PROMPT: Write out, word for word, only the data from its first line to the line containing "0.5), amount, value)".

SUPPLIED DATA:

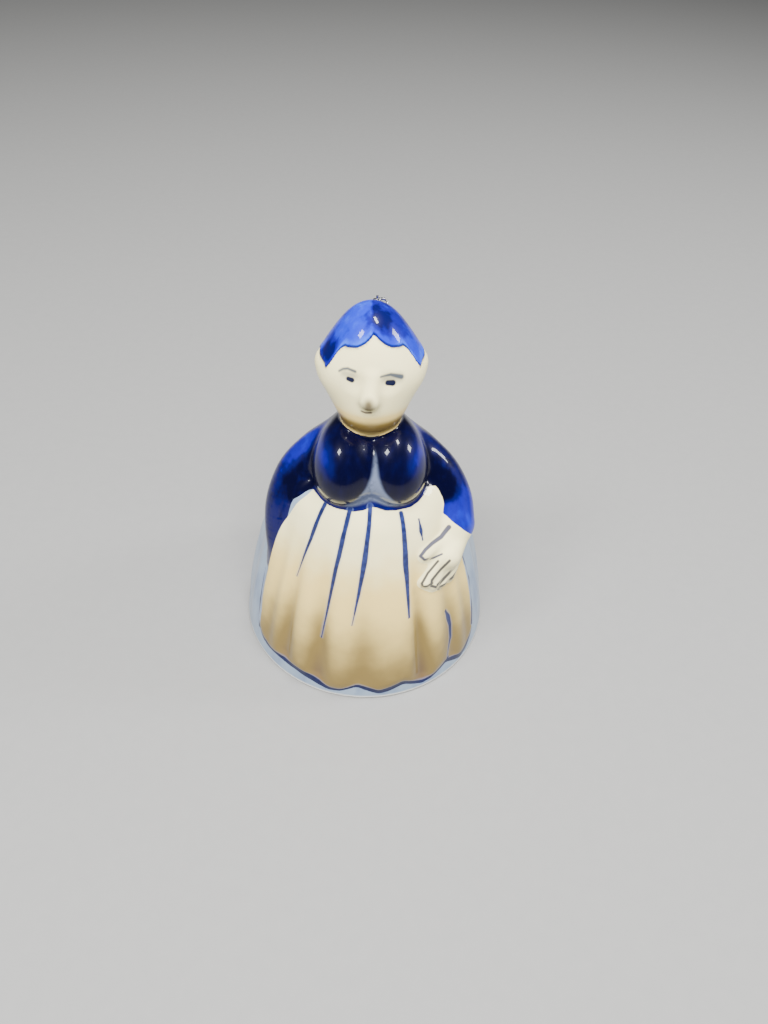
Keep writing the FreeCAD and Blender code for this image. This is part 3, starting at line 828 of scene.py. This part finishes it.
def glaze_material():
    s = Shader("painted_glaze", **GLAZE_FINISH)
    fine = s.noise(1.1, 3.0)
    broad = s.noise(5.0, 2.0)
    streaks = s.noise(1.6, 3.0, (1, 1, 4))
    wobble = s.math("MULTIPLY_ADD", s.noise(2.2, 2.0), 0.4, -0.2)

    def inside(name, wobbly=1.0):
        """1 inside a painted region and 0 outside, with a hand-painted edge."""
        value = s.math("MULTIPLY_ADD", wobble, wobbly, s.field(name))
        return s.ramp(value, -PAINT_EDGE, PAINT_EDGE)

    def cloudy(cloud, amount, value):
        """The value, raised and lowered by a cloud."""
        return s.math("MULTIPLY_ADD", s.math("SUBTRACT", cloud, 0.5), amount, value)

    def blend(depth, steps):
        """A colour that changes from the first on, one (value, colour) step after another."""
        colour = steps[0][1]
        for (low, _), (high, brighter) in zip(steps, steps[1:]):
            colour = s.mix(s.ramp(depth, low, high), colour, brighter)
        return colour

    colour = s.mix(s.ramp(s.noise(4.0, 3.0, (1, 1, 3)), 0.32, 0.95), WASH, WASH_DEEP)
    # painted shade on the cream: tan in the pleats and low on the apron, brown under the chin
    painted_shade = cloudy(broad, 0.25, s.field("painted_shade"))
    cream = blend(painted_shade, [(0.0, CREAM_PALE), (0.5, CREAM), (1.3, CREAM_SHADED), (1.8, CREAM_SHADE)])
    colour = s.mix(inside("apron"), colour, cream)

    mottle = s.math("MULTIPLY", s.math("SUBTRACT", streaks, 0.5), s.field("mottle"))
    blue_tone_and_light = s.math("ADD", s.field("blue_tone_and_light"), mottle)
    # the navy carries painted light: a highlight on the tucked sleeve's ridges, a reflection towards the
    # cuff, shade by the bust
    navy = blend(blue_tone_and_light, [(0.0, NIGHT), (0.3, DEEP_BLUE), (0.6, COBALT), (1.0, BRIGHT_BLUE)])
    worn = s.ramp(fine, 0.2, 0.5, 0.55, 1.0)
    plastron = s.math("MULTIPLY", s.ramp(s.field("plastron"), -0.5, 0.7), worn)
    plastron = s.math("MULTIPLY", plastron, s.ramp(s.field("navy"), 0.5, 1.4))
    navy = s.mix(plastron, navy, PLASTRON_GREY)
    colour = s.mix(inside("navy"), colour, navy)
    colour = s.mix(inside("hand", wobbly=0.3), colour, CREAM_PALE)

    cap_depth = s.field("cap")
    toward_edge = s.ramp(cap_depth, 0.4, 2.2, 0.6, 0.0)
    cap_tone_and_light = cloudy(streaks, 1.2, s.math("ADD", toward_edge, 0.26))
    # on the cap's left half this adds the painted highlight on upward-facing parts
    cap_tone_and_light = s.math("ADD", cap_tone_and_light, s.field("blue_tone_and_light"))
    cap = blend(cap_tone_and_light, [(0.0, DEEP_BLUE), (0.35, COBALT), (0.75, BRIGHT_BLUE), (1.5, PALE_BLUE)])
    outline = s.ramp(s.math("ABSOLUTE", s.math("SUBTRACT", cap_depth, 0.2)), 0.1, 0.36, 1.0, 0.0)
    cap = s.mix(s.math("MULTIPLY", outline, 0.75), cap, DEEP_BLUE)
    colour = s.mix(inside("cap", wobbly=0.4), colour, cap)

    brush = s.mix(s.ramp(fine, 0.3, 0.7), BRUSH_BLUE, BRUSH_DEEP)
    brush = s.mix(s.field("stroke_tone"), brush, INK)
    half = cloudy(streaks, 0.25, s.field("stroke_half"))
    narrow = s.math("SUBTRACT", half, s.math("ABSOLUTE", s.field("stroke_offset")))
    near = s.ramp(s.field("stroke_distance"), STROKE_REACH - 0.1, STROKE_REACH + 0.1, 1.0, 0.0)
    stroke = s.math("MULTIPLY", s.ramp(narrow, -0.1, 0.1), near)
    bleed = s.math("MULTIPLY", s.math("MULTIPLY", s.ramp(narrow, -0.6, 0.1), near), 0.3)
    colour = s.mix(bleed, colour, BLEED_BLUE)
    colour = s.mix(stroke, colour, brush)

    x, y, z = s.node("ShaderNodeSeparateXYZ", {0: s.place}).outputs
    up_the_slope = s.math("MULTIPLY", s.math("ADD", y, z), math.sqrt(0.5))
    flat = s.node("ShaderNodeCombineXYZ", {0: x, 1: up_the_slope}).outputs[0]
    for lines, paint in ((THUMB_LINES, BRUSH_DEEP), (FINGER_LINES, INK)):
        marks = [([(u, v, 0) for u, v in path], first, last) for path, first, last in lines]
        mark = s.math("MULTIPLY", brush_mark(s, marks, 0.12, flat), s.field("hand_front"))
        colour = s.mix(s.math("MULTIPLY", mark, 0.92), colour, paint)

    # the face's brush marks, with painted shade over the eyes and on the nose
    for marks, soft, strength, paint in (
        (LID_SHADE, 0.8, 0.6, LID_SHADE_GREY),
        (BROWS, 0.2, 0.9, BROW_GREY),
        (EYES, 0.16, 1.0, INK),
        (NOSE_SHADOW, 0.9, 0.95, NOSE_SHADE),
        (MOUTH, 0.16, 0.9, LIP_BROWN),
    ):
        colour = s.mix(s.math("MULTIPLY", brush_mark(s, marks, soft), strength), colour, paint)

    colour = s.mix(s.field("inside"), colour, INNER_WHITE)
    colour = s.mix(s.field("bare"), colour, BISCUIT)
    s.set("Base Color", colour)
    s.set("Roughness", s.ramp(s.field("bare"), 0.0, 1.0, 0.35, 0.8))
    s.relief(s.math("MULTIPLY_ADD", stroke, 0.4, broad), 0.05, 0.35)
    return s.material


def wire_material(name, colour, dull_colour):
    """Drawn metal wire, dulled in patches."""
    s = Shader(name, Metallic=1.0, Roughness=0.3)
    tarnish = s.ramp(s.noise(1.5, 4.0), 0.4, 0.75)
    s.set("Base Color", s.mix(tarnish, colour, dull_colour))
    s.set("Roughness", s.ramp(s.noise(0.6, 3.0), 0.3, 0.7, 0.22, 0.45))
    s.relief(s.noise(0.15, 2.0, (1, 1, 6)), 0.02, 0.5)
    return s.material


def plaster_material():
    s = Shader("cast_plaster", Roughness=0.9)
    s.set("Base Color", s.mix(s.noise(1.2, 4.0), PLASTER, PLASTER_DAMP))
    pits = s.ramp(s.noise(0.5, 2.0), 0.6, 0.75, 1.0, 0.0)
    s.relief(s.math("MULTIPLY_ADD", pits, 0.7, s.noise(0.25, 3.0)), 0.15, 0.8)
    return s.material


def bead_material():
    s = Shader("bead_glaze", Roughness=0.3, Coat_Weight=1.0, Coat_Roughness=0.05)
    s.set("Base Color", s.mix(s.ramp(s.noise(2.5, 3.0), 0.4, 0.8), BEAD_WHITE, BEAD_GREY))
    s.relief(s.noise(3.0, 2.0), 0.06, 0.4)
    return s.material


# ---- pieces


def build_porcelain():
    points, quads, lid, outer_count = porcelain_mesh()
    mesh = bpy.data.meshes.new("porcelain_bell")
    mesh.from_pydata((points * MM).tolist(), [], quads.tolist() + lid.tolist())
    mesh.polygons.foreach_set("use_smooth", [True] * len(mesh.polygons))
    normals = np.zeros(len(points) * 3, np.float32)
    mesh.vertex_normals.foreach_get("vector", normals)
    normals = normals.reshape(-1, 3)
    slope = gradient(figure, points[:outer_count])
    normals[:outer_count] = slope / np.linalg.norm(slope, axis=1)[:, None]
    mesh.normals_split_custom_set_from_vertices(normals.tolist())
    inside = np.arange(len(points)) >= outer_count
    for name, values in paint_fields(points, normals, inside).items():
        layer = mesh.attributes.new(name, "FLOAT", "POINT")
        layer.data.foreach_set("value", values.astype(np.float32))
    mesh.materials.append(glaze_material())
    piece = bpy.data.objects.new("porcelain_bell", mesh)
    bpy.context.scene.collection.objects.link(piece)
    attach(piece, "bell")
    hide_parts("porcelain_body")


def finish_node(name, material):
    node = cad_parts[name]
    node.data.materials.clear()
    node.data.materials.append(material)


build_porcelain()
brass = wire_material("chain_brass", BRASS, BRASS_DULL)
finish_node("hanger_wire", wire_material("bright_steel", STEEL, STEEL_DULL))
finish_node("neck_plug", plaster_material())
finish_node("clapper_bead", bead_material())
for name in sorted(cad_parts):
    if name.startswith("chain_link") or name == "clapper_pin":
        finish_node(name, brass)


# ---- studio

# the camera's place in mm, its turn, tilt down and roll in degrees, and its lens in mm
CAMERA_PLACE = Vector((-4.854, -123.064, 154.268)) * MM
CAMERA_TURN = -4.0
CAMERA_TILT = 45.0
CAMERA_ROLL = 2.75
CAMERA_LENS = 27.04
CAMERA_NEAR = 0.01
FLOOR_SIZE = 3.0
LIGHT_DISTANCE = 0.6
ROOM_COLOUR = (0.75, 0.78, 0.82, 1)
ROOM_STRENGTH = 0.07
# degrees round the figure from its front, degrees up, size in m, power in W, colour, seen in the glaze
LIGHTS = [
    ("front_soft", -5, 62, (0.50, 0.40), 12.5, (1.0, 0.99, 0.96), False),
    ("window_left", -62, 52, (0.11, 0.14), 2.4, (0.98, 0.99, 1.0), True),
    ("window_right", 96, 30, (0.12, 0.14), 2.2, (0.98, 0.99, 1.0), True),
    ("ceiling_back", 122, 79, (0.18, 0.07), 3.2, (1.0, 0.99, 0.97), True),
]


def build_floor():
    bpy.ops.mesh.primitive_plane_add(size=FLOOR_SIZE)
    floor = bpy.context.object
    floor.name = "studio_floor"
    s = Shader("pale_floor", Roughness=0.65)
    s.set("Base Color", s.mix(s.noise(3.0, 3.0), FLOOR_PALE, FLOOR_GREY))
    floor.data.materials.append(s.material)


def area_light(name, place, target, size, power, colour, seen_in_glaze):
    data = bpy.data.lights.new(name, "AREA")
    data.shape = "RECTANGLE"
    data.size, data.size_y = size
    data.energy = power
    data.color = colour
    light = bpy.data.objects.new(name, data)
    light.location = place
    light.rotation_euler = (Vector(target) - Vector(place)).to_track_quat("-Z", "Y").to_euler()
    light.visible_glossy = seen_in_glaze
    bpy.context.scene.collection.objects.link(light)


def build_studio():
    build_floor()
    middle = (cad_low + cad_high) / 2
    for name, turn, height, size, power, colour, seen_in_glaze in LIGHTS:
        turn, height = math.radians(turn), math.radians(height)
        level, up = LIGHT_DISTANCE * math.cos(height), LIGHT_DISTANCE * math.sin(height)
        place = middle + Vector((level * math.sin(turn), -level * math.cos(turn), up))
        area_light(name, place, middle, size, power, colour, seen_in_glaze)
    world = bpy.data.worlds.new("soft_room")
    world.use_nodes = True
    room = world.node_tree.nodes["Background"]
    room.inputs["Color"].default_value = ROOM_COLOUR
    room.inputs["Strength"].default_value = ROOM_STRENGTH
    bpy.context.scene.world = world


def build_camera():
    data = bpy.data.cameras.new("camera")
    data.lens = CAMERA_LENS
    data.clip_start = CAMERA_NEAR
    camera = bpy.data.objects.new("camera", data)
    turn = Matrix.Rotation(math.radians(CAMERA_TURN), 4, "Z")
    tilt = Matrix.Rotation(math.radians(90 - CAMERA_TILT), 4, "X")
    roll = Matrix.Rotation(math.radians(CAMERA_ROLL), 4, "Z")
    camera.matrix_world = Matrix.Translation(CAMERA_PLACE) @ turn @ tilt @ roll
    bpy.context.scene.collection.objects.link(camera)
    bpy.context.scene.camera = camera


build_studio()
build_camera()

EXERCISE RESULT:
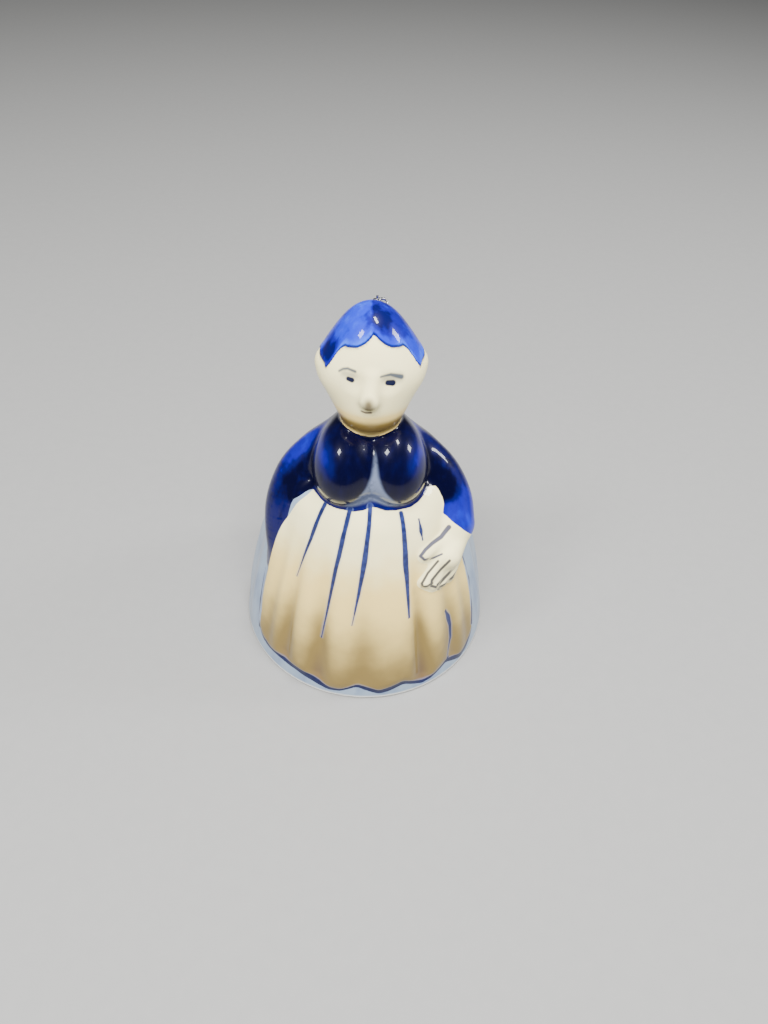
Keep writing the FreeCAD and Blender code for this image. This is part 3, starting at line 828 of scene.py. This part finishes it.
def glaze_material():
    s = Shader("painted_glaze", **GLAZE_FINISH)
    fine = s.noise(1.1, 3.0)
    broad = s.noise(5.0, 2.0)
    streaks = s.noise(1.6, 3.0, (1, 1, 4))
    wobble = s.math("MULTIPLY_ADD", s.noise(2.2, 2.0), 0.4, -0.2)

    def inside(name, wobbly=1.0):
        """1 inside a painted region and 0 outside, with a hand-painted edge."""
        value = s.math("MULTIPLY_ADD", wobble, wobbly, s.field(name))
        return s.ramp(value, -PAINT_EDGE, PAINT_EDGE)

    def cloudy(cloud, amount, value):
        """The value, raised and lowered by a cloud."""
        return s.math("MULTIPLY_ADD", s.math("SUBTRACT", cloud, 0.5), amount, value)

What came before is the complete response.